Alongside the investigative response there has been an increase in screening procedures to assess the extent of the issue. Since September 25, when the first case of Zika virus infection was reported in the elderly woman, a reported 10,000 families in Shastri Nagar of Jaipur and its surrounding areas have been screened.
Samples of the eight persons were sent to National Institute of Virology in Pune, which confirmed the presence of Zika virus. This is also the case for the elderly woman. She was admitted to Sawai Man Singh Hospital on September 11 with joint pain, redness in her eyes, and weakness. Symptoms such as these are common to a number of infections. She tested negative for dengue and swine flu, at which time the hospital workers suspected a case of the Zika virus and sent samples to Pune for testing.
Difficulties in diagnosis
Diagnosis is often an issue with the Zika virus. As mentioned above many individuals remain symptomless. This can allow for the virus to begin transmission within a population while going almost entirely unnoticed.

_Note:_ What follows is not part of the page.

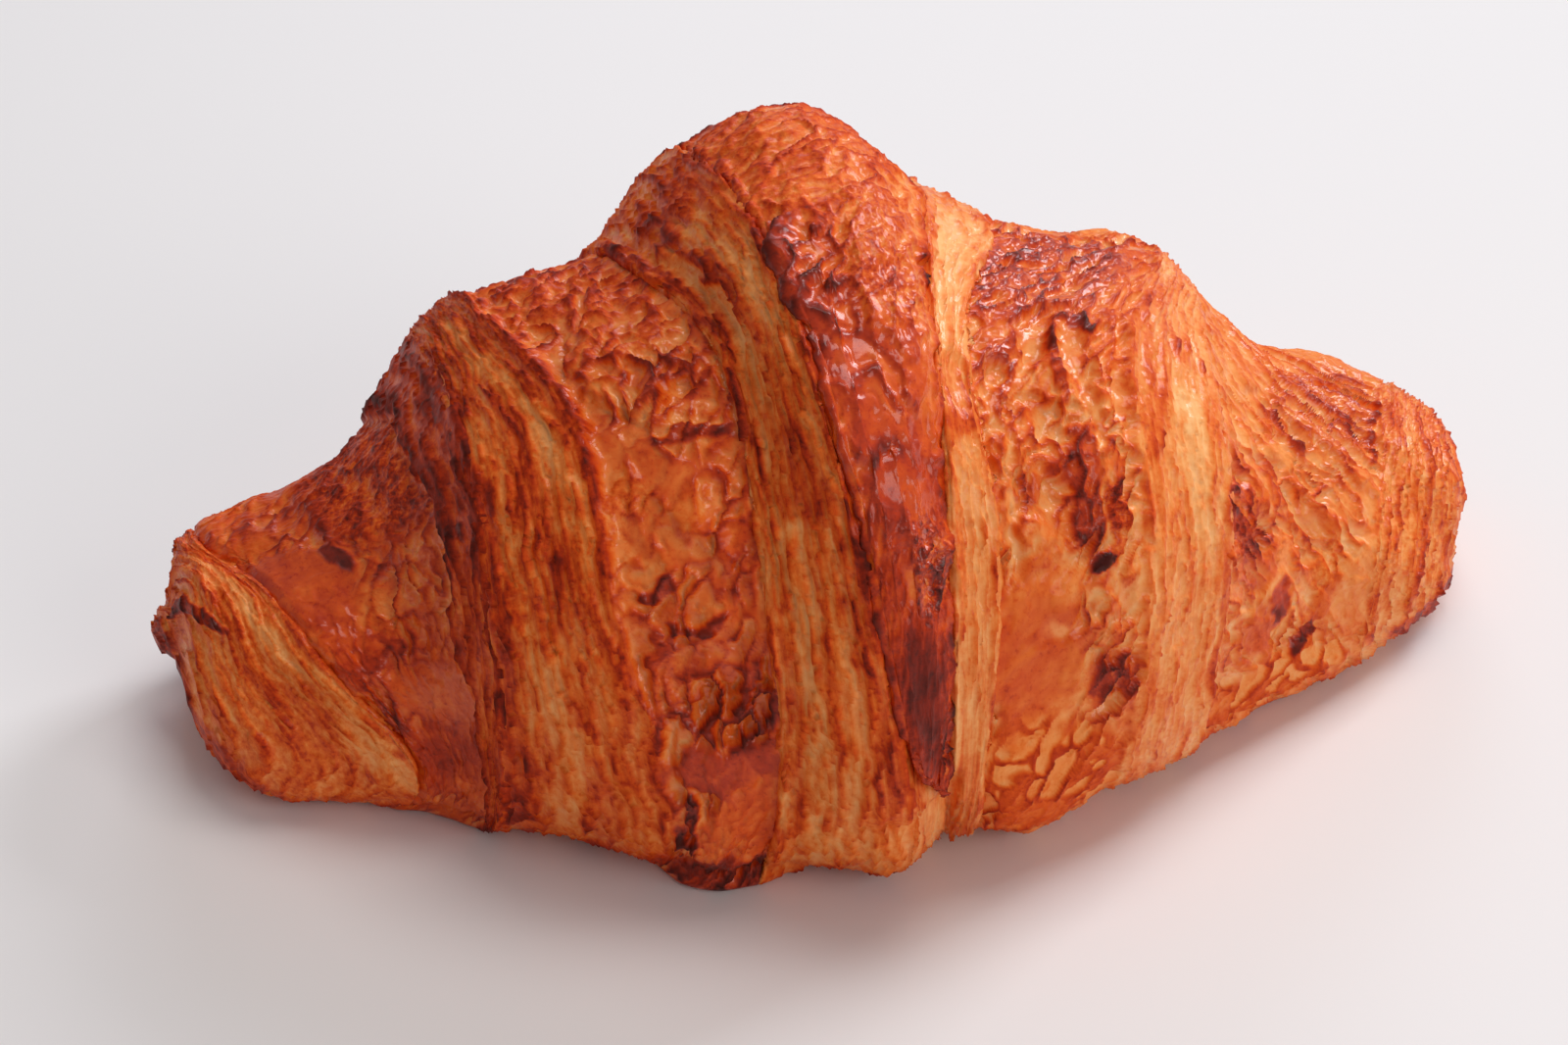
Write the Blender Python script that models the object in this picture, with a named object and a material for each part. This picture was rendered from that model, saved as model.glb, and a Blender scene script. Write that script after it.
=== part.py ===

Due to the mosquito vector by which Zika is spread, it is capable of rapidly spreading through a population should the circumstances allow for a large breeding population of an Aedes species of mosquito. This type of environment typically occurs during and following the monsoon season in India, where stagnant water in which the mosquitoes may breed is commonplace.
Complications also arise due to the similar nature of the symptoms of Zika to various other infections. Symptoms such as a fever, headaches and vomiting are present in vast numbers of infectious diseases. One feature of the disease — the rash that may be present near the mosquito bite — again suffers the drawback of being a common feature of mosquito and insect vector-borne diseases.
While the Zika virus is rarely fatal in its initial infection victim, the true danger lies in its potential to cause harm in pregnant women. This may be a cause for concern in three of the eight current Jaipur victims who are pregnant.
While the mother will only suffer the symptoms of the initial infection, the baby is at a far higher risk of developing microcephaly – a condition in which the head and brain of the baby are underdeveloped. This often results in the baby only having limited cognitive function. The mechanism by which this occurs due to the Zika virus is thought to be the infection and resultant cell death of neuronal stem cells. Fewer neurons are created, resulting in the reduced brain growth. The resultant microcephaly is the primary reason why the infection is so feared.
How did Zika arrive in India?
The Zika virus has been hitting headlines in recent years and it is quite easy to mistake it as a recent phenomenon. However, the virus was first detected in the 1940s.
The virus was first isolated in its namesake Zika forest of Uganda in 1947. Just a year later, the virus was discovered in a mosquito species Aedes africanus, indicating its circulation among mosquitoes and monkeys. One study believes that the virus was then introduced to the Malaysian-Indonesian region of South-East Asia by the 1950s, after which the virus circulated both East and West, eventually reaching India.
The authors of the study are open to the opinion that the virus may have arrived earlier than this. Lack of surveillance schemes and symptoms easily mistaken to be indicative of other conditions mean the disease may not have been identified.
Currently, India appears posed on the verge of a potential major outbreak if the virus is left unchecked. Rapid and thorough government response to the virus is, however, currently dampening these fears. To avert a greater public health crisis, this must be sustained.